MicroRNAs Provide New Insight in Study of Autism

July 1, 2008

MicroRNAs may play an important role in the development of autism spectrum disorder, according to a new paper by University of California, Santa Barbara professor Kenneth S. Kosik.

Kosik, co-director of UCSB's Neuroscience Research Institute and the Harriman Professor of Neuroscience, was senior author of the paper, "Heterogeneous Dysregulation of microRNAs across the Autism Spectrum," published this month in the journal Neurogenetics.

"There is such a broad interest in autism," Kosik said. "This is the first work in this area."

Autism is a neurological disorder that impairs social interaction and communication, usually before a child turns three years old.

In addition, Kosik's research discovered that autism may be even more genetically diverse than previously thought. "We can't continue to look at this (autism) as a monolithic entity," Kosik said. "This is not a single disease."

Instead, his paper revealed that microRNAs have a unique type of genetic signature that shows the very broad underlying diversity of autism. While many studies lump together all cases of autism, some recent papers have reported mutations among small numbers of autism patients. Kosik's microRNA research shows that autism does indeed cover a broad spectrum.

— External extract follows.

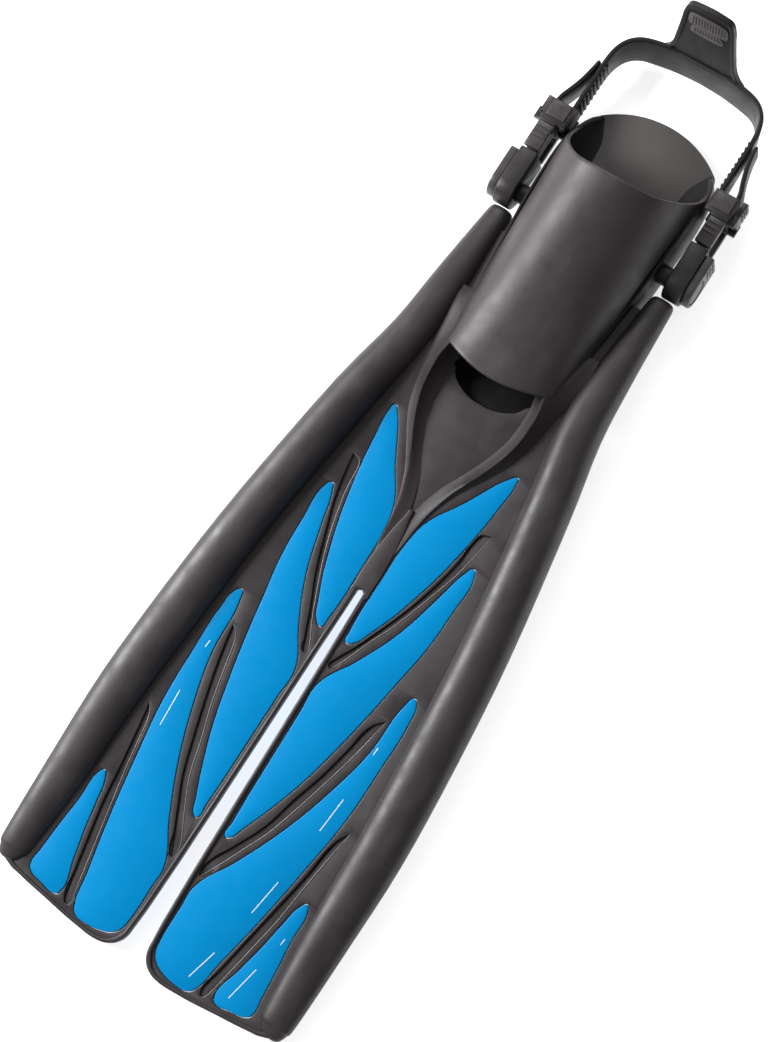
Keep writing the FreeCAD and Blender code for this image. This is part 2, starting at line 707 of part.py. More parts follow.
sole = buildSole()
wall = buildPocket(sole)
buildSpine()
buildStrap()
buildGripBars()
for word, side in (("left", -1), ("right", 1)):
    rail = buildRail("rail_" + word, side)
    buildWeb("blade_web_" + word, side, rail, wall)
    for number, points in enumerate(panelOutlines, 1):
        buildPanel("flex_panel_%s_%d" % (word, number), side, points)
    buildPost("swivel_post_" + word, side, wall)
    buildCap("post_cap_" + word, side)
    buildSocket("buckle_socket_" + word, side)
    buildCover("socket_cover_" + word, side)
    buildPlug("plug_frame_" + word, side)
    buildPin("lever_pin_" + word, side)
    buildLever("lock_lever_" + word, side)
    buildSqueezer("squeeze_tab_upper_" + word, side, 1)
    buildSqueezer("squeeze_tab_lower_" + word, side, -1)
doc.recompute()

faults = [thing.Name for thing in doc.Objects
          if {"Invalid", "Error"} & set(thing.State)]
for name, thing in nodes.items():
    shape = thing.Shape
    if shape.isNull() or not shape.isValid() or not shape.Solids:
        faults.append("shape of " + name)
if faults:
    raise RuntimeError("failed objects: " + ", ".join(faults))

os.makedirs("parts", exist_ok=True)
whole = FreeCAD.BoundBox()
for name, thing in nodes.items():
    thing.Shape.exportStep("parts/%s.step" % name)
    whole.add(thing.Shape.BoundBox)
    print("%-26s solids %d volume %9.1f" % (name, len(thing.Shape.Solids), thing.Shape.Volume))
print("pieces", len(nodes), "box", whole)
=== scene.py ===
import bpy
import bmesh
import math
from mathutils import Matrix, Vector


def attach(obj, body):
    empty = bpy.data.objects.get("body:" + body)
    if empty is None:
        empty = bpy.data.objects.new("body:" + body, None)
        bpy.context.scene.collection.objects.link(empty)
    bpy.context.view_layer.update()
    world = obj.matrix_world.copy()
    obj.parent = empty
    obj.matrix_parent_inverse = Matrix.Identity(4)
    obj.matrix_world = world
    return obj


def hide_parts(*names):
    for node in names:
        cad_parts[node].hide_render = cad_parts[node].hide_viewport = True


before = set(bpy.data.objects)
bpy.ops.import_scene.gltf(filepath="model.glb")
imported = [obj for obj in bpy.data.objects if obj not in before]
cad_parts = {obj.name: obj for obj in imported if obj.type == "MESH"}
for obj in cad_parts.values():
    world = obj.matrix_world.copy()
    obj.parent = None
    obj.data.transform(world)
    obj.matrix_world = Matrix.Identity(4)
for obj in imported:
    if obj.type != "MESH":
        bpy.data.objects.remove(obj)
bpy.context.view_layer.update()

mm = 0.001
bladeTilt = Matrix.Translation((0, -111.2 * mm, 19.65 * mm)) @ Matrix.Rotation(math.radians(3), 4, "X")
sides = {"left": -1, "right": 1}
print("frame loaded:", len(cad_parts), "nodes")


# finishes: every one is built from noise and cells, so nothing is one flat colour

class Finish:
    # one material with short ways to add its texture nodes
    def __init__(self, name, **sockets):
        self.material = bpy.data.materials.new(name)
        self.material.use_nodes = True
        self.nodes = self.material.node_tree.nodes
        self.links = self.material.node_tree.links
        self.shader = self.nodes["Principled BSDF"]
        self.place = self.nodes.new("ShaderNodeTexCoord").outputs["Object"]
        for socket, value in sockets.items():
            self.shader.inputs[socket.replace("_", " ")].default_value = value

    def noise(self, scale, detail=4.0, stretch=(1, 1, 1)):
        node = self.nodes.new("ShaderNodeTexNoise")
        node.inputs["Scale"].default_value = scale
        node.inputs["Detail"].default_value = detail
        mapping = self.nodes.new("ShaderNodeMapping")
        mapping.inputs["Scale"].default_value = stretch
        self.links.new(self.place, mapping.inputs["Vector"])
        self.links.new(mapping.outputs["Vector"], node.inputs["Vector"])
        return node.outputs["Fac"]

    def cells(self, scale):
        node = self.nodes.new("ShaderNodeTexVoronoi")
        node.inputs["Scale"].default_value = scale
        self.links.new(self.place, node.inputs["Vector"])
        return node.outputs["Distance"]

    def ramp(self, factor, stops):
        node = self.nodes.new("ShaderNodeValToRGB")
        self.links.new(factor, node.inputs["Fac"])
        elements = node.color_ramp.elements
        while len(elements) < len(stops):
            elements.new(0.5)
        for element, (position, color) in zip(elements, stops):
            element.position = position
            element.color = color if len(color) == 4 else (*color, 1)
        return node.outputs["Color"]

    def level(self, factor, low, high, start=0.3, end=0.7):
        node = self.nodes.new("ShaderNodeMapRange")
        self.links.new(factor, node.inputs["Value"])
        for socket, value in (("From Min", start), ("From Max", end), ("To Min", low), ("To Max", high)):
            node.inputs[socket].default_value = value
        return node.outputs["Result"]

    def blend(self, factor, first, second):
        node = self.nodes.new("ShaderNodeMix")
        node.data_type = "RGBA"
        self.links.new(factor, node.inputs["Factor"])
        self.links.new(first, node.inputs[6])
        self.links.new(second, node.inputs[7])
        return node.outputs[2]

    def along(self, axis, low, high):
        # 0 to 1 between two places on one axis
        node = self.nodes.new("ShaderNodeSeparateXYZ")
        self.links.new(self.place, node.inputs[0])
        return self.level(node.outputs[axis], 0, 1, low, high)

    def color(self, output):
        self.links.new(output, self.shader.inputs["Base Color"])

    def roughness(self, output):
        self.links.new(output, self.shader.inputs["Roughness"])

    def bump(self, *layers):
        # each layer is (height, strength, depth in metres)
        last = None
        for height, strength, depth in layers:
            node = self.nodes.new("ShaderNodeBump")
            node.inputs["Strength"].default_value = strength
            node.inputs["Distance"].default_value = depth
            self.links.new(height, node.inputs["Height"])
            if last:
                self.links.new(last, node.inputs["Normal"])
            last = node.outputs["Normal"]
        self.links.new(last, self.shader.inputs["Normal"])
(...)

Ribonucleic acid, or RNA, is a link between DNA and protein. Some RNAs, according to Kosik, do not make a protein. One such type of RNA is called a microRNA because it's very short. While there are 23,000 genes in the human body, there are about 1,000 different microRNAs.

The short RNA sequences can bind to many different, longer RNAs and inhibit them from making the protein, Kosik's study found. "In this manner, they exert a broad regulatory control over the expression of many different proteins," he said. And many of the genes they control are involved in brain development.

"It was of interest to find that various members of the microRNA family are frequently dysregulated in autism," Kosik said. "This result points to a single control layer in the cell that can change in quite different ways with autism as the end result."

Source: UCSB